But it just helps me to see one side of the work that we’re doing.

Bob Galen (31:30.595)

It’s beautiful, but I hate to tell you, Vit, I’m gonna burst your bubble. Leaders, there’s a secret that I’m gonna share with you. Most leaders are not like you. I mean, they actually ask you for the dashboard, right? They ask you for the data and then they ignore it. So they’re not really, they appear to be data-driven, but they’re not as data-driven as they appear. And so we just need to be feeding both sides.

Vit Lyoshin (31:56.571)

Yeah, that’s true.

And those personal connections for sure are important and make sense just to have a conversation and explain to them what’s going on honestly, right? If there are issues, just tell them there are issues and how you’re solving them and the data doesn’t have to show that. And many times actually, we are not there yet that the data will show us what will happen in the future. It never will. So it only shows in the past and that’s the biggest disadvantage of that.

Bob Galen (32:30.179)

Exactly.

Vit Lyoshin (32:35.003)

Okay, so coaches also have to interact with leaders. Is there any advice or best practices for coaches on how to maybe influence their decision towards agility or how to shift their mindset towards agility?

Bob Galen (32:57.635)

So yes, they have to interact with leaders. It’s actually one of the things I do most of my job nowadays is less team coaching and it’s more organizational leadership coaching. And part of the fun I have with leader coaching is how dynamic it is and how challenging it is sometimes.

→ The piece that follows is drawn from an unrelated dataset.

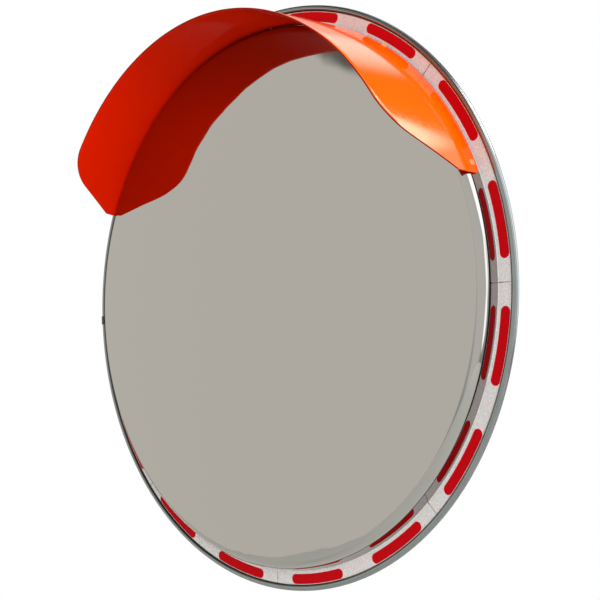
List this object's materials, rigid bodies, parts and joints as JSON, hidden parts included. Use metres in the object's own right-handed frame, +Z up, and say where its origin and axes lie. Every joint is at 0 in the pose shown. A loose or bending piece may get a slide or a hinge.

So the first thing I would say, I gave a hint already, don’t use Agile language. If you’re coaching leaders. Figure out what matters to them. And don’t translate it into agile language. Like, you want to get more done, so we’re going to reduce your WIP. Don’t have that conversation, right? No, no, you want to squeeze more juice out of the lemon. OK, that’s what you want to do, right? You want to get more juice, right? All right, let me figure out how to meet that goal. Can we meet that goal with agile tactics? I think a lot of Agilists make the mistake of trying to immediately translate their goals and outcomes into our language. We need to stay in their language and then just use our techniques. So that’s one key for leaders.

I think another key for leaders is walking in their shoes. I’ve had Agile coaches come to me. I’m a fairly good Agilist and I’ve hired coaches and they come into me and they start telling me what to do. You need to do this and you need to do that. And they don’t even ask me what my struggles are. And I smile to myself. I’m like, you know, you have no clue what my day is like. You have no clue what pressure I’m under. You have shown zero empathy for me. And you’re just telling me what I’m doing wrong. And you’re telling me I need to do, you need to convert to an agile mindset. Please. Just stop. So what I would say is build empathy, walk in their shoes, figure out what keeps them up at night, and build a relationship with them.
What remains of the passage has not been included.